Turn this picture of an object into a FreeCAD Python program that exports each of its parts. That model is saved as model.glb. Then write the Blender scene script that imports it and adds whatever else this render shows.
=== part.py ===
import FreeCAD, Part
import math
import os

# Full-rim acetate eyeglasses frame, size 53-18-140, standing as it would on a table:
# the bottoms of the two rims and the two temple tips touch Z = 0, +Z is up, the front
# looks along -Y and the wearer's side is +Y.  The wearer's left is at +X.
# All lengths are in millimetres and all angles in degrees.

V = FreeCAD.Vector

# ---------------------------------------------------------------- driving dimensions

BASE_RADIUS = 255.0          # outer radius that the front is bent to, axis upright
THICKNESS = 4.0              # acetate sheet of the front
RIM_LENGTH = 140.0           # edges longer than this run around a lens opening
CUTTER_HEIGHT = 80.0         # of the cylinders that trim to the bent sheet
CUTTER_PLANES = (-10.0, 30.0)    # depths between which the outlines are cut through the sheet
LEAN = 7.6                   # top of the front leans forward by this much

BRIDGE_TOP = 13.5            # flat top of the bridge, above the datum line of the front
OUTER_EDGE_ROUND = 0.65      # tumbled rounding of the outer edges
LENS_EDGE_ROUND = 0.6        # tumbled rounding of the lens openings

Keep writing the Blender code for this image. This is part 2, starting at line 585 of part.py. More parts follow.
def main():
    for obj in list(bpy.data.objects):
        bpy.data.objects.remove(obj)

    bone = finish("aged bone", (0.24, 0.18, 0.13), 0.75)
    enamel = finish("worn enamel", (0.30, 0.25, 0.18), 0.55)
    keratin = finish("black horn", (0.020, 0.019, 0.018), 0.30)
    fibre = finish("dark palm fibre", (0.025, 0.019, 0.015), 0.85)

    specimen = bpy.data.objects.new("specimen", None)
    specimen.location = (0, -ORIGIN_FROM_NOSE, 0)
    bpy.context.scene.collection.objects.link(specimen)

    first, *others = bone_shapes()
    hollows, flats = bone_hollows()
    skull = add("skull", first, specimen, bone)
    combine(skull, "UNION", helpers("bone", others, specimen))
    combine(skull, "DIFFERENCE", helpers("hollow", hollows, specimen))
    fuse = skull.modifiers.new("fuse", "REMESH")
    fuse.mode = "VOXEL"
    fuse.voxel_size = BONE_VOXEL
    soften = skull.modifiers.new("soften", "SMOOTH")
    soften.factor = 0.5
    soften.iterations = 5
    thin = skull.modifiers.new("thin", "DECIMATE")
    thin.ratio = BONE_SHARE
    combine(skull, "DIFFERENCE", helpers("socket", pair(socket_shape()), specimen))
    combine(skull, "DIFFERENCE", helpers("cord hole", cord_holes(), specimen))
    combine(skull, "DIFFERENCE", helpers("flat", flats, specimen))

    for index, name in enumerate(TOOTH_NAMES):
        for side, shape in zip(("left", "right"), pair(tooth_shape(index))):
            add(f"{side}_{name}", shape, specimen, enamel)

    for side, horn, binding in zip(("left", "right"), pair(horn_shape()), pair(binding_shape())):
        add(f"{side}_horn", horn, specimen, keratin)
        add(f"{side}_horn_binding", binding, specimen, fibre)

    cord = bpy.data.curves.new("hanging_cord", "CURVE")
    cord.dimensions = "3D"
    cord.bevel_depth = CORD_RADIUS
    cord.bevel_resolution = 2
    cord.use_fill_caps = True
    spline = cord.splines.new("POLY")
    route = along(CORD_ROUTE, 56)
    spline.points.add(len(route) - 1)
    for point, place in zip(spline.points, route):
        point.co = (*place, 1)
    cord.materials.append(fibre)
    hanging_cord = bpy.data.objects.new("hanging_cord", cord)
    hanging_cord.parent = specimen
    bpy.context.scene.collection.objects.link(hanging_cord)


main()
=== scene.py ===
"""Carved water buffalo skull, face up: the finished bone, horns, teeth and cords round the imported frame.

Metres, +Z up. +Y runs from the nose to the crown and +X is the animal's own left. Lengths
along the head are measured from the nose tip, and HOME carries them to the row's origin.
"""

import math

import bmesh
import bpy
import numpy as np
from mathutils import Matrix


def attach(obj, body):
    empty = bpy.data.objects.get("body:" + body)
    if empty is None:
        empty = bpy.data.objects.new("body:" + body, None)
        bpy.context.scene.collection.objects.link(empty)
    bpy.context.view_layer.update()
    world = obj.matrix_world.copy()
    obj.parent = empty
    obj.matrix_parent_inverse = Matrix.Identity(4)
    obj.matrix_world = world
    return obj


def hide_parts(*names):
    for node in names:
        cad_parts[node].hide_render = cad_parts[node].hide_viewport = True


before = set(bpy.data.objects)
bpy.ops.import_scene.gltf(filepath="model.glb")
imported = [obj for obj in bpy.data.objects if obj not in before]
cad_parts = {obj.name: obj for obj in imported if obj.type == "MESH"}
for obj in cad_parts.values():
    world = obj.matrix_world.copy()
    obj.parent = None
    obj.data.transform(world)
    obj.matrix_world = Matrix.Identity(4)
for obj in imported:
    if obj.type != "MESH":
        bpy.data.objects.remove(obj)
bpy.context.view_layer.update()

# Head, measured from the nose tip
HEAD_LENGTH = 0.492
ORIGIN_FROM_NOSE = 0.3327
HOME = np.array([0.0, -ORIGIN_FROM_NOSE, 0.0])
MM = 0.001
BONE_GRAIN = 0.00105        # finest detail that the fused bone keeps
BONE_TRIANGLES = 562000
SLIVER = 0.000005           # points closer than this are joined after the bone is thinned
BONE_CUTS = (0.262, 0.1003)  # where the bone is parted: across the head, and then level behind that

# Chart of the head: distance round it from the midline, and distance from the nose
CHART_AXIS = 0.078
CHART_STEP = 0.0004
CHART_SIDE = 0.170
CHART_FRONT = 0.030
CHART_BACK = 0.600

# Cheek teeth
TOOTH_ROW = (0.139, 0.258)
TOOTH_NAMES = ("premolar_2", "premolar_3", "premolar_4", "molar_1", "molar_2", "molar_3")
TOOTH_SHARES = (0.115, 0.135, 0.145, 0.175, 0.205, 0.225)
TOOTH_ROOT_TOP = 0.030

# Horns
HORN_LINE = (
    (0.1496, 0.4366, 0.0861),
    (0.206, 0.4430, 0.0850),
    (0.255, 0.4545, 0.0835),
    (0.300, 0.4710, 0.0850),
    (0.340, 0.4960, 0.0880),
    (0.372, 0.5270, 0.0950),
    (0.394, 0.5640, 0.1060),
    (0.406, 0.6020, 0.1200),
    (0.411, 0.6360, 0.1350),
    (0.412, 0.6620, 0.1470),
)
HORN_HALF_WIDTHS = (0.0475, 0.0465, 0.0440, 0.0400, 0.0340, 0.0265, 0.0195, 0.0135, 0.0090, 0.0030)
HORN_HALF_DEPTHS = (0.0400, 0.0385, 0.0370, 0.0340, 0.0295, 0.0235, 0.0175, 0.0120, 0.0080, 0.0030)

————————

**Instruction**
Using the entries shown above, reproduce verbatim the lines from the line bearing "route = along(CORD_ROUTE, 56)" to the line bearing "bpy.context.scene.collection.objects.link(empty)", inclusive.

**Written answer**
    route = along(CORD_ROUTE, 56)
    spline.points.add(len(route) - 1)
    for point, place in zip(spline.points, route):
        point.co = (*place, 1)
    cord.materials.append(fibre)
    hanging_cord = bpy.data.objects.new("hanging_cord", cord)
    hanging_cord.parent = specimen
    bpy.context.scene.collection.objects.link(hanging_cord)


main()
=== scene.py ===
"""Carved water buffalo skull, face up: the finished bone, horns, teeth and cords round the imported frame.

Metres, +Z up. +Y runs from the nose to the crown and +X is the animal's own left. Lengths
along the head are measured from the nose tip, and HOME carries them to the row's origin.
"""

import math

import bmesh
import bpy
import numpy as np
from mathutils import Matrix


def attach(obj, body):
    empty = bpy.data.objects.get("body:" + body)
    if empty is None:
        empty = bpy.data.objects.new("body:" + body, None)
        bpy.context.scene.collection.objects.link(empty)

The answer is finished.